Now all this might be deemed fit and proper; clearing ground for development and so on, if the proposed road scheme were just itching to start. But, and this comes as absolutely no surprise, there is still no planning application in place and the Highways Agency now claims there are environmental issues it has to overcome. The start date is pushed back to 2020 or even later … or never. I let you draw your own conclusion about the announcement of this further delay coming just after the recent election. You get the feeling we’ll all be dead in our graves before this is started.

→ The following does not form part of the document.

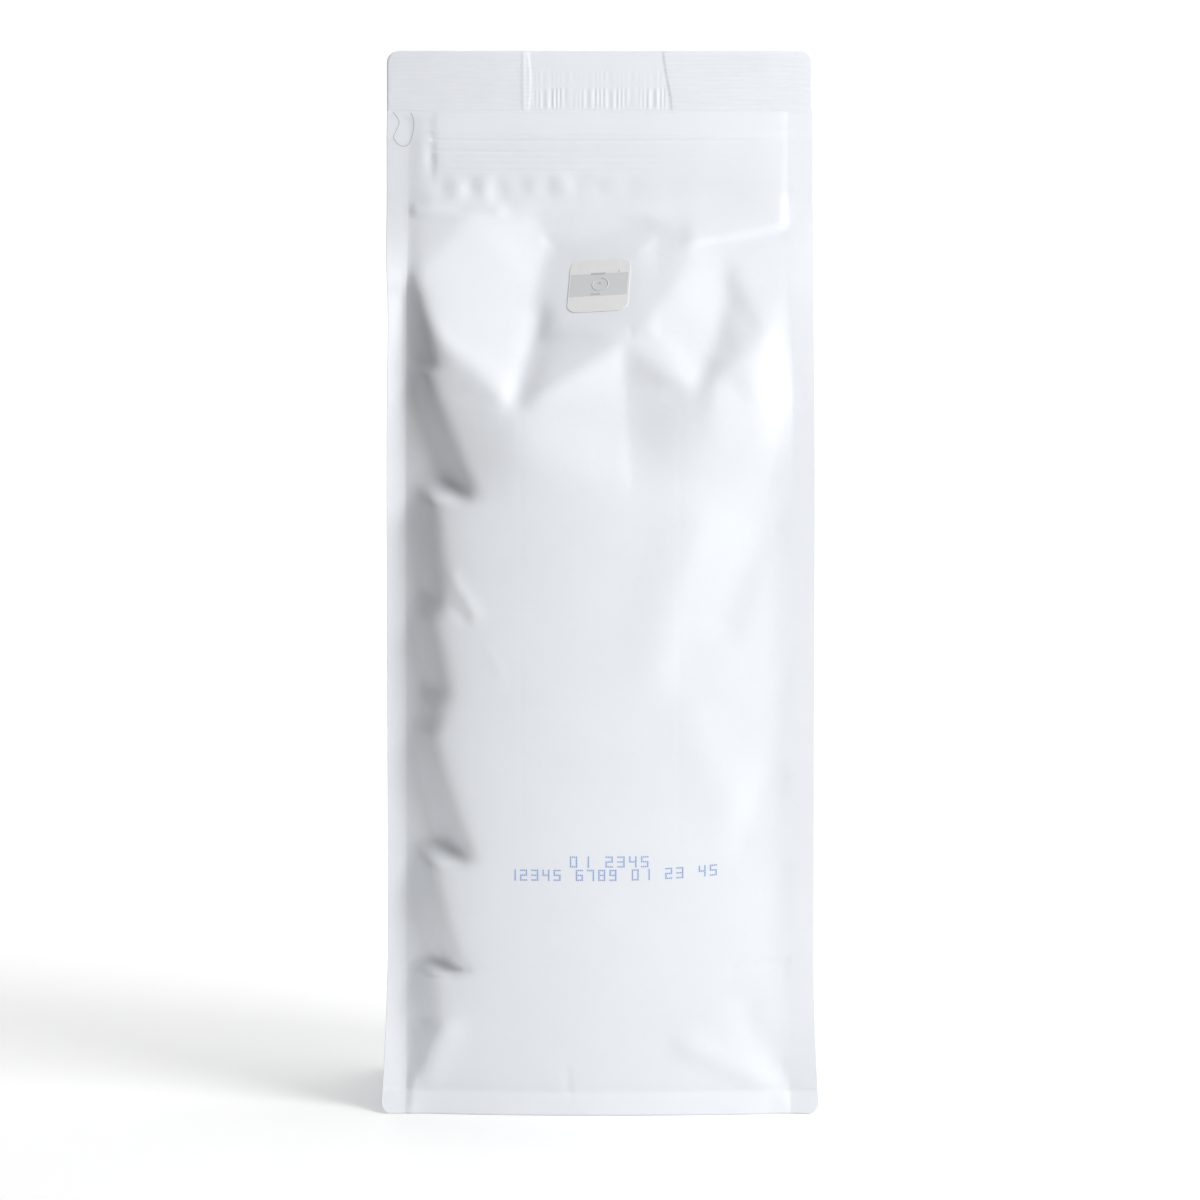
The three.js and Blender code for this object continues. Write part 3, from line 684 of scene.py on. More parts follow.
def film_rings(front, back):
    """Across and depth places of all rings, and their heights."""
    z = film_levels()
    fx, fy = half_ring(z, FRONT, BACK, front, FRONT_COLUMNS)
    bx, by = half_ring(z, BACK, FRONT, back, BACK_COLUMNS)
    return np.hstack([fx, -bx]), np.hstack([fy, -by]), z


def foot_rings(x, y):
    """Rings under the foot: the rim's flat edge, then the foot panel a little above the surface."""
    return [(x * scale, y * scale, height) for scale, height in FOOT_RINGS]


def mesh_piece(name, points, faces, material, smooth_faces=True):
    """A piece from millimetre points, with its place in its mesh."""
    mesh = bpy.data.meshes.new(name)
    mesh.from_pydata([tuple(float(c) * MM for c in p) for p in points], [], [tuple(f) for f in faces])
    mesh.validate()
    piece = bpy.data.objects.new(name, mesh)
    bpy.context.scene.collection.objects.link(piece)
    mesh.materials.append(material)
    for polygon in mesh.polygons:
        polygon.use_smooth = smooth_faces
    return piece


def ring_faces(rings, count):
    """Quads between rings of equal count, each ring counter-clockwise seen from above."""
    faces = []
    for r in range(rings - 1):
        for i in range(count):
            j = (i + 1) % count
            faces.append((r * count + i, r * count + j, (r + 1) * count + j, (r + 1) * count + i))
    return faces


def make_film(settings):
    """The bag from its foot to the top seal, as one closed skin."""
    x, y, z = film_rings(front_map(), back_map())
    count = x.shape[1]
    under = [np.column_stack([a, b, np.full(count, h)]) for a, b, h in foot_rings(x[0], y[0])]
    body = [np.column_stack([x[r], y[r], np.full(count, z[r])]) for r in range(len(z))]
    rings = under[::-1] + body
    points = np.vstack(rings + [[(0, 0, FOOT_RAISED)], [(0, 0, SEAL_BOTTOM)]])
    faces = ring_faces(len(rings), count)
    foot_middle = len(points) - 2
    top_middle = len(points) - 1
    last = (len(rings) - 1) * count
    faces += [(foot_middle, (i + 1) % count, i) for i in range(count)]
    faces += [(top_middle, last + i, last + (i + 1) % count) for i in range(count)]
    film = mesh_piece("bag_film", points, faces, laminated_film(settings))
    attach(film, "root")
    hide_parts("bag")
    return film


def seal_weights(x, z):
    """Where the side ribs and the middle crimps of the top seal are pressed."""
    after_left = smooth(x, STEP_LEFT + 0.8, STEP_LEFT + 1.8)
    between_steps = after_left * (1 - smooth(x, step_right(z) - 1.4, step_right(z) - 0.4))
    foot, top = SIDE_RIBS
    sides = (1 - between_steps) * smooth(z, foot, foot + 0.8) * (1 - smooth(z, top - 1, top))
    sides = sides * mix(0.7, 1, smooth(x, -30, 20))
    crimps = sum(strength * smooth(z, low, low + 0.8) * (1 - smooth(z, high - fade, high))
                 for low, high, fade, strength in CRIMP_ROWS)
    patchy = 0.6 + 0.25 * np.sin(x / 2.9 + 1) + 0.25 * np.sin(x / 1.7 - z / 3)
    return sides, between_steps * crimps * patchy


def step_right(z):
    """Where the right gusset's edge shows through the seal: it slants."""
    return mix(*STEP_RIGHT, smooth(z, SEAL_BOTTOM, BAG_HEIGHT))


def seal_surface(x, z):
    """Half thickness of the top seal, thicker where the gussets run up into it, and how it waves."""
    left_edge = STEP_LEFT + 0.9 * (1 - ((z - 333) / 10) ** 2)
    steps = 1 - smooth(x, left_edge - 0.35, left_edge + 0.35)
    steps = steps + smooth(x, step_right(z) - 0.35, step_right(z) + 0.35)
    edge = smooth(outline_half(z) - np.abs(x), 0, 0.8) * smooth(BAG_HEIGHT - z, 0, 0.5)
    line = 0.12 * np.exp(-(((x - STEP_LEFT + 1.5) / 0.6) ** 2))
    wave = SEAL_WAVE * np.sin(x / 19 + 0.6) * smooth(z, 326, 342)
    return SEAL_HALF + GUSSET_ADDS * steps + EDGE_ADDS * edge + line, wave


def make_seal(settings):
    """The pressed top seal, a closed slab whose ribs a node tree presses into both its faces."""
    columns, rows = 420, 40
    z = np.linspace(SEAL_BOTTOM - SEAL_OVERLAP, BAG_HEIGHT, rows + 1)[:, None]
    x = outline_half(z) * np.linspace(-1, 1, columns + 1)[None, :]
    z = np.broadcast_to(z, x.shape)
    half, wave = seal_surface(x, z)
    blend = 1 - smooth(z, SEAL_BOTTOM - SEAL_OVERLAP, SEAL_BOTTOM + 0.8)
    half = mix(half, SEAL_DEPTH - 0.1, blend)
    front = np.stack([x, -half + wave, z], -1).reshape(-1, 3)
    back = np.stack([x, half + wave, z], -1).reshape(-1, 3)
    width = columns + 1
    size = len(front)
    faces = []
    for r in range(rows):
        for c in range(columns):
            a = r * width + c
            faces.append((a, a + 1, a + width + 1, a + width))
            faces.append((size + a, size + a + width, size + a + width + 1, size + a + 1))
    rim = list(range(width))
    rim += [r * width + columns for r in range(1, rows + 1)]
    rim += [rows * width + c for c in range(columns - 1, -1, -1)]
    rim += [r * width for r in range(rows - 1, 0, -1)]
    faces += [(b, a, size + a, size + b) for a, b in zip(rim, rim[1:] + rim[:1])]
    seal = mesh_piece("top_seal", np.vstack([front, back]), faces, laminated_film(settings))
    sides, crimps = seal_weights(x, z)
    outward = np.concatenate([-np.ones(size), np.ones(size)])
    for name, weight in (("side_ribs", sides), ("middle_crimps", crimps)):
        values = np.tile(weight.reshape(-1), 2) * outward
        attribute = seal.data.attributes.new(name, "FLOAT", "POINT")
        attribute.data.foreach_set("value", values.astype(np.float32))
    tree = rib_tree(seal.data.materials[0])
    seal = grown(seal, tree, {"Rib pitch": settings.rib_pitch, "Crimp pitch": settings.crimp_pitch,
                              "Rib depth": settings.rib_depth})
    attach(seal, "root")
    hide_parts("bag")
    return seal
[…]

PS. I should add that all the exhumed bones will be reburied in an unspoilt part of the graveyard. And this from the local paper is advice to anyone who thinks their ancestors may be buried there to call the project team on 0113 2836805 or email A63castlestreet.hull@highways.gsi.gov.uk

Signs of ageing

1 Mar
 
Lichenometry, a way of telling the age of exposed rocks by studying the size of lichens, is, I’m told, particularly useful on specimens under 500 years old. However I think I can accurately date this stone to sometime in or about March 1859 this being the date inscribed on the grave of one John Oxtoby late of Hull Bank1 who, we are informed, departed this life aged 55 on the 21st of that month.
The new month’s theme for City Daily Photo is ageing or aging depending which part of the world you come from. You can see how well others have aged or agd here.
1 Hull Bank I have found was a ” a hamlet in the township and parish of Cottingham; the seat of Benjamin Blades Haworth, Esq. (which explains the Haworth Arms right on the corner of this estate) 3 miles from Hull”. Hull Bank was mentioned in the Domesday Book and was part of the Manor of Cottingham, roughly bounded by Clough Road, Beverley Road, the River Hull and Dunswell. The area became part of Hull with the boundary extension of 1882.